▶ [Written instruction]:
Restate word for word the lines of the records below, starting at the line that contains "Write the Blender Python" and ending at the line that contains "an optician's desk.", with both of those lines included and nothing else.

3D code data:
'''

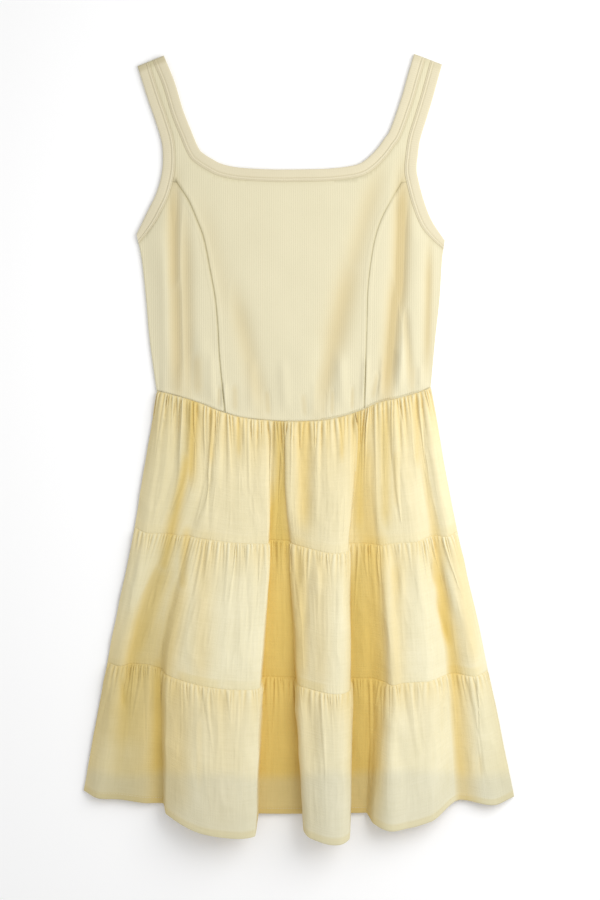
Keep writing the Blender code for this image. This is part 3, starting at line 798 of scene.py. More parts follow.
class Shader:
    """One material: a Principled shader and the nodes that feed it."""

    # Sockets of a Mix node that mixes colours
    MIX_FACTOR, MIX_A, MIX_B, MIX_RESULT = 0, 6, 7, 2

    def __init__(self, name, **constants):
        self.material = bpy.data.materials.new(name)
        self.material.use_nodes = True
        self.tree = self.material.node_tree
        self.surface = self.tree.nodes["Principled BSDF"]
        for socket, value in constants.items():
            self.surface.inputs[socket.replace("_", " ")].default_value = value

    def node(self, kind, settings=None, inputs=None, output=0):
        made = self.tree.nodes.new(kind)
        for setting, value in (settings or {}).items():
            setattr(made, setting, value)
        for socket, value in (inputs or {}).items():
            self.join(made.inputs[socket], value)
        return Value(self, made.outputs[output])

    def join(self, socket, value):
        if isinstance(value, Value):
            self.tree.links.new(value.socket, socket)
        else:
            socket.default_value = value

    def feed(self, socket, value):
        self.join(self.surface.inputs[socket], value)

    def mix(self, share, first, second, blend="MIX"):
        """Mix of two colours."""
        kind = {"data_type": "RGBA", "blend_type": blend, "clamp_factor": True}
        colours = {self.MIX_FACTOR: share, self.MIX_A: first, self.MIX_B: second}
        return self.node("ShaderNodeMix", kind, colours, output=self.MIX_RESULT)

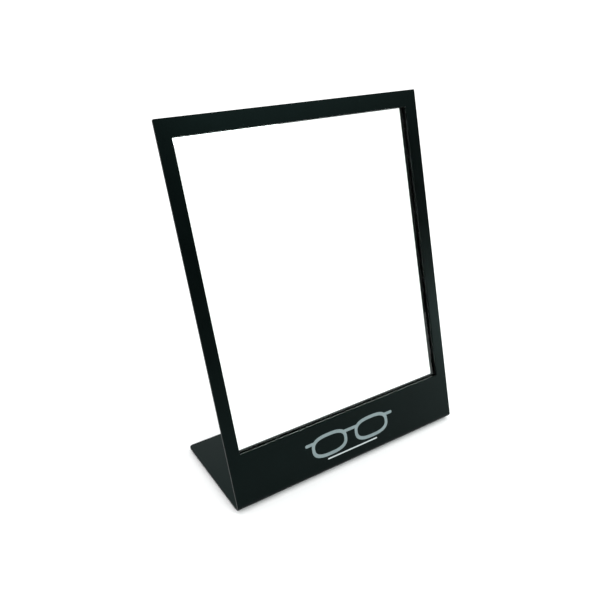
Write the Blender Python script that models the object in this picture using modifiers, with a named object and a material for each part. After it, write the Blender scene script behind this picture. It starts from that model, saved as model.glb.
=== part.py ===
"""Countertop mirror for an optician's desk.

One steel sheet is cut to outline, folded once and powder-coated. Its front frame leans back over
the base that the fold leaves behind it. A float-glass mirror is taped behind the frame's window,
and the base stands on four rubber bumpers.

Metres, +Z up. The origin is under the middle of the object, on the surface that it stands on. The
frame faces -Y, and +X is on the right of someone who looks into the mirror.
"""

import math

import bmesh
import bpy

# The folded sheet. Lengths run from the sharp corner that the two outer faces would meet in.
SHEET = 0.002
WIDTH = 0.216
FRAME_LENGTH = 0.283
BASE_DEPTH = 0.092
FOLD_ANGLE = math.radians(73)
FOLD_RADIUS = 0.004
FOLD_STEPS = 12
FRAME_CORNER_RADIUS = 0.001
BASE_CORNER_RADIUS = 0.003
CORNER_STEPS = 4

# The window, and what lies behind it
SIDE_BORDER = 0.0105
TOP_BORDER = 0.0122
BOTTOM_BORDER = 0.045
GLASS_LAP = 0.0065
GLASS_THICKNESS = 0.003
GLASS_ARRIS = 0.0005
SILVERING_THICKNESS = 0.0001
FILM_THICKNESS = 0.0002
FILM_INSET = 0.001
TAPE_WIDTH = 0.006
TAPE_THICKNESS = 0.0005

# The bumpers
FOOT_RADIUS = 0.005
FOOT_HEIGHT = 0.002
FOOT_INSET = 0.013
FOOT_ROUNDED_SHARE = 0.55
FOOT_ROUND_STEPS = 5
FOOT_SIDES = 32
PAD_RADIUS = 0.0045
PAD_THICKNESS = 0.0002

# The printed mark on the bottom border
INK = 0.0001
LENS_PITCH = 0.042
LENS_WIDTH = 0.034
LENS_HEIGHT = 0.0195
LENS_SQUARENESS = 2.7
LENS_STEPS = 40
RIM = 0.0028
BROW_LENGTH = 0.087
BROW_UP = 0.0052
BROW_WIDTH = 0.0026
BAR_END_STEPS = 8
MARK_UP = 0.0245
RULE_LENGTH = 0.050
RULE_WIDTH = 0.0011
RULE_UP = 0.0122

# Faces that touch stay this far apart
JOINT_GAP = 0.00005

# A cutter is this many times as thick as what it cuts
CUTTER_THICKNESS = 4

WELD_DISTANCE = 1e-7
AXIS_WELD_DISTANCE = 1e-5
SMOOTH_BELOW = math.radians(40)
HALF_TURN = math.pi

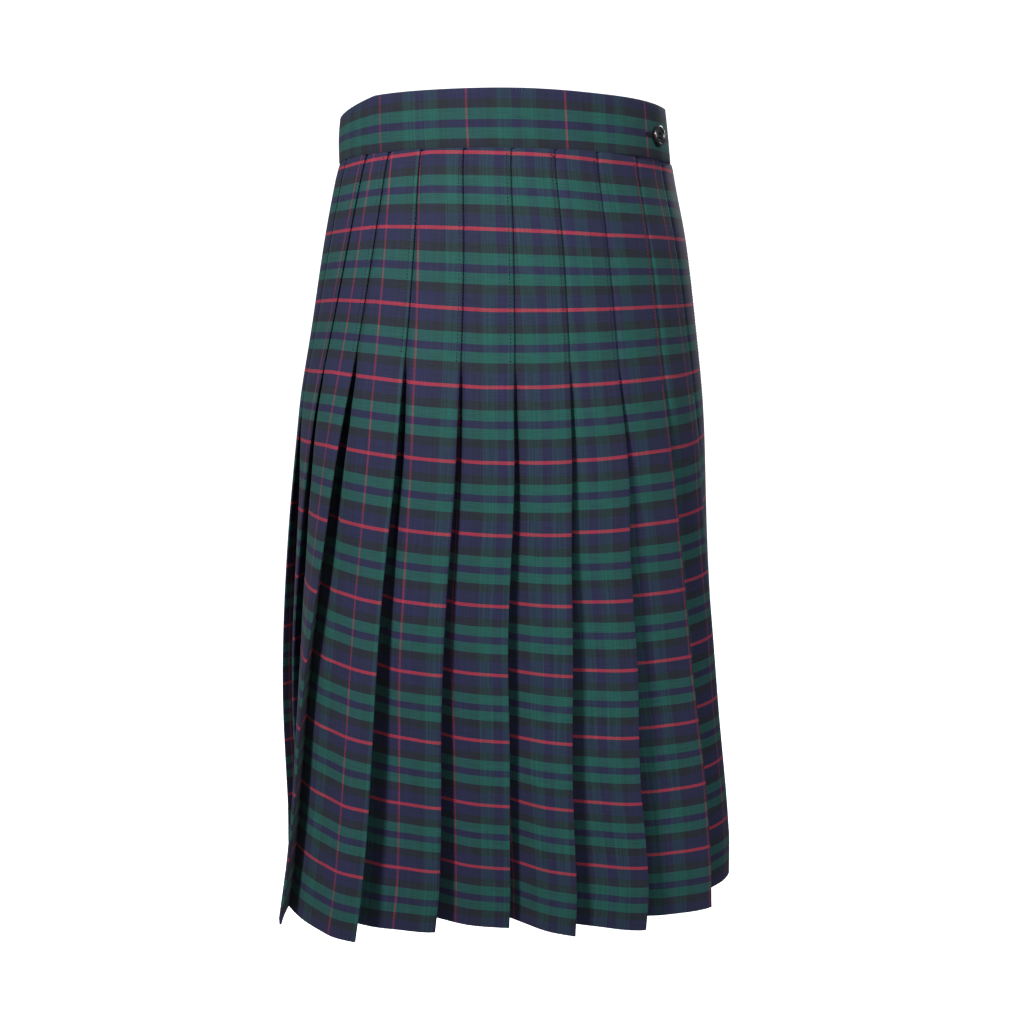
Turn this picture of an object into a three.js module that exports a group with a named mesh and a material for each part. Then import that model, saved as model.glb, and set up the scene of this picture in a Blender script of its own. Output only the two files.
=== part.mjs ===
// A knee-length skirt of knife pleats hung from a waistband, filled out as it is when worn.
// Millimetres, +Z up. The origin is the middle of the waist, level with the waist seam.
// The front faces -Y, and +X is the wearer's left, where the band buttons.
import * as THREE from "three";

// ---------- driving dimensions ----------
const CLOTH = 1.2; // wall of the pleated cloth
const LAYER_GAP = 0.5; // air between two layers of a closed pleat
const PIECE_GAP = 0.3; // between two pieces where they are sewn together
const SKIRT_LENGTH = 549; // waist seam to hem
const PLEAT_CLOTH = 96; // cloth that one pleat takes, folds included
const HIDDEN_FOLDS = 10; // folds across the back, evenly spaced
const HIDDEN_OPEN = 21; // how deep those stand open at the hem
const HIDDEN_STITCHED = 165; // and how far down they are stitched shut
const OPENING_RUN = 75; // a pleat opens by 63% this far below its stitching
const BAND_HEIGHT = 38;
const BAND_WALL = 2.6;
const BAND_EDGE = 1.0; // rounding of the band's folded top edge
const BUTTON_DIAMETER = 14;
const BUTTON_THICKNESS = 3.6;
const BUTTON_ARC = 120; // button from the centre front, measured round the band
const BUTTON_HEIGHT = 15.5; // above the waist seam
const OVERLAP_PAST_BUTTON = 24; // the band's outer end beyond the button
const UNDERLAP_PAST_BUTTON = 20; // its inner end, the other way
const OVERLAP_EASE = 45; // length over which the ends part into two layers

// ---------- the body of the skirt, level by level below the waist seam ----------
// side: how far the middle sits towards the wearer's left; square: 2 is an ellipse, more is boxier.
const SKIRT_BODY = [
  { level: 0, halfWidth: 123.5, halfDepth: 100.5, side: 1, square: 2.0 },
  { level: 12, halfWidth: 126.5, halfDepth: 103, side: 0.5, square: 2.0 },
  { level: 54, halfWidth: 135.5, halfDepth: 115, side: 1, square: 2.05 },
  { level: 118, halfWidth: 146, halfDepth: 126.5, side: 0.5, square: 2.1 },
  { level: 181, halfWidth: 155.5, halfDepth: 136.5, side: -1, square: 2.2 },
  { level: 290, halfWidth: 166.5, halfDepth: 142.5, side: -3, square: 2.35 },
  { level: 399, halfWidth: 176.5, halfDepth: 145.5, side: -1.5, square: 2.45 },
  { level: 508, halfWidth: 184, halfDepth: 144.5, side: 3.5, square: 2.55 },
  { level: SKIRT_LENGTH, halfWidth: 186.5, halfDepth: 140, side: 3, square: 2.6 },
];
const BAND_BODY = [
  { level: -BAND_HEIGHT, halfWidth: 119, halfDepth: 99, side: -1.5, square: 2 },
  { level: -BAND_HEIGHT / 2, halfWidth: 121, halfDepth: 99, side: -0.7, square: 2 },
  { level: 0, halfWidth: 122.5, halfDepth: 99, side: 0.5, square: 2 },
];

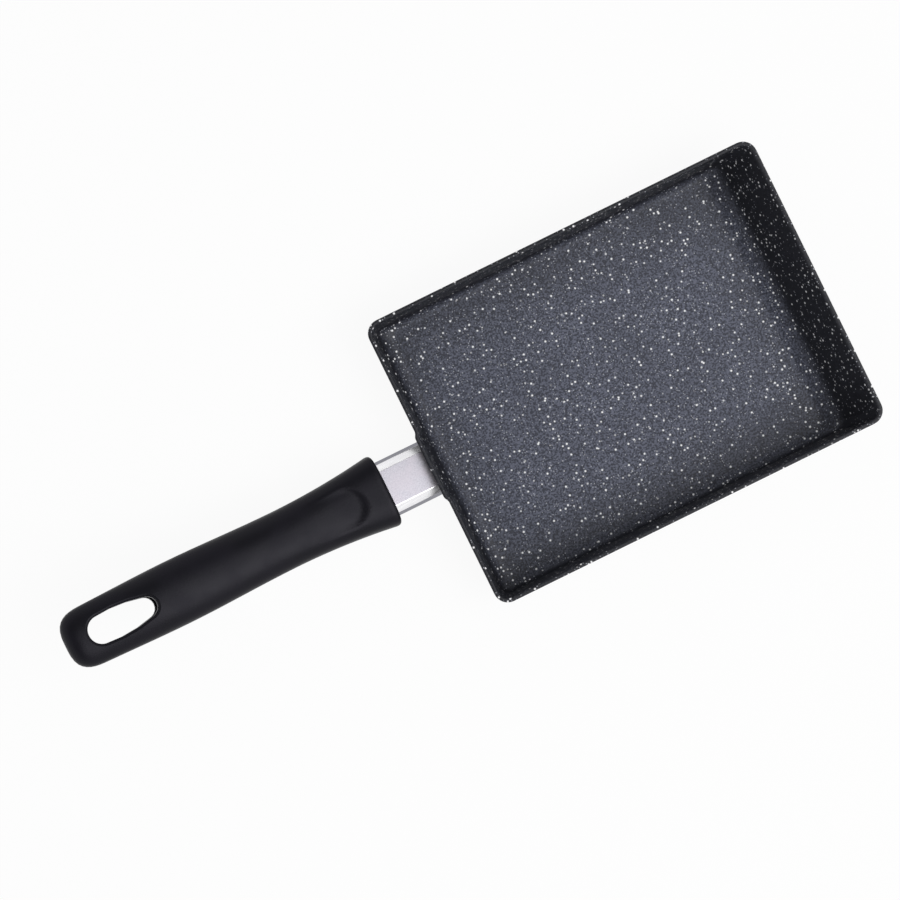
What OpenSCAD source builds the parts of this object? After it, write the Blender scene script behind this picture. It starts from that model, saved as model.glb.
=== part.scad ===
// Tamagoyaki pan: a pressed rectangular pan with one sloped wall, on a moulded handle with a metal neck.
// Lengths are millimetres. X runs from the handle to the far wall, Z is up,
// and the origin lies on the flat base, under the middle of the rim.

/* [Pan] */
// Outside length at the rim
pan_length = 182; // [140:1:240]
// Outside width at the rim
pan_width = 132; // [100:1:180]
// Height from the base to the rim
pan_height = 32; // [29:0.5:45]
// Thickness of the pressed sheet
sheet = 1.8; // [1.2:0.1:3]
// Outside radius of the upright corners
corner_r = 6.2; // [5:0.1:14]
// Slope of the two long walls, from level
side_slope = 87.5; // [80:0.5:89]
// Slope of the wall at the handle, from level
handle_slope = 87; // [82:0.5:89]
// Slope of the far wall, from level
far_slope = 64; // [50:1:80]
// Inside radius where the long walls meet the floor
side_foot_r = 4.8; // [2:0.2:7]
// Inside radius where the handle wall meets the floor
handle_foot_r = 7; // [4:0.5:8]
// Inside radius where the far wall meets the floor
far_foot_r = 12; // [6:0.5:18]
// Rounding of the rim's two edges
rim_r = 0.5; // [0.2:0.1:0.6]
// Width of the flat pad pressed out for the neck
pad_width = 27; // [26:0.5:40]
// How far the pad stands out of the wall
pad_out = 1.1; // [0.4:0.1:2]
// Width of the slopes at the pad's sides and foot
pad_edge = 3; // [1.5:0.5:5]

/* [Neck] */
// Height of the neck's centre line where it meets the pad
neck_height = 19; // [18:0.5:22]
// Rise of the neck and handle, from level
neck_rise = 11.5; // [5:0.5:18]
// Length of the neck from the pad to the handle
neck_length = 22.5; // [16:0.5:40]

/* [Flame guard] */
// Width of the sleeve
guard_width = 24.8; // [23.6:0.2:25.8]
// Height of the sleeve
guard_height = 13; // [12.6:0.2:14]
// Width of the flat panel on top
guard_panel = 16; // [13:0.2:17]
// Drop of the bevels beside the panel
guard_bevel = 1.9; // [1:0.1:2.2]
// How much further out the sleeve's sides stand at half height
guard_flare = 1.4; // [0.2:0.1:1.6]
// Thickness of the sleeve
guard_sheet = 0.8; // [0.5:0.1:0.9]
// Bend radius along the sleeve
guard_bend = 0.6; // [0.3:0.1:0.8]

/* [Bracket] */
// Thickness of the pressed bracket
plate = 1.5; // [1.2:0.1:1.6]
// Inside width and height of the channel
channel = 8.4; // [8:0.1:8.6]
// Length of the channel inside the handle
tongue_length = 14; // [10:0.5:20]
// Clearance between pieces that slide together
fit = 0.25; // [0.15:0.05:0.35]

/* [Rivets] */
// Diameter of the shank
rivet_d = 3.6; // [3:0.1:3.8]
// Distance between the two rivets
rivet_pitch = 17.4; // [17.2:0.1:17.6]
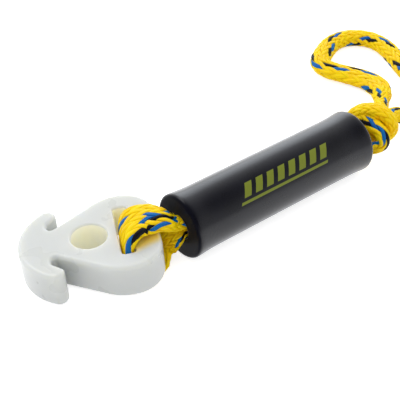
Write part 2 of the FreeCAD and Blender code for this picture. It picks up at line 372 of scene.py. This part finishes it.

'''

▶ [Task output]:
Write the Blender Python script that models the object in this picture using modifiers, with a named object and a material for each part. After it, write the Blender scene script behind this picture. It starts from that model, saved as model.glb.
=== part.py ===
"""Countertop mirror for an optician's desk.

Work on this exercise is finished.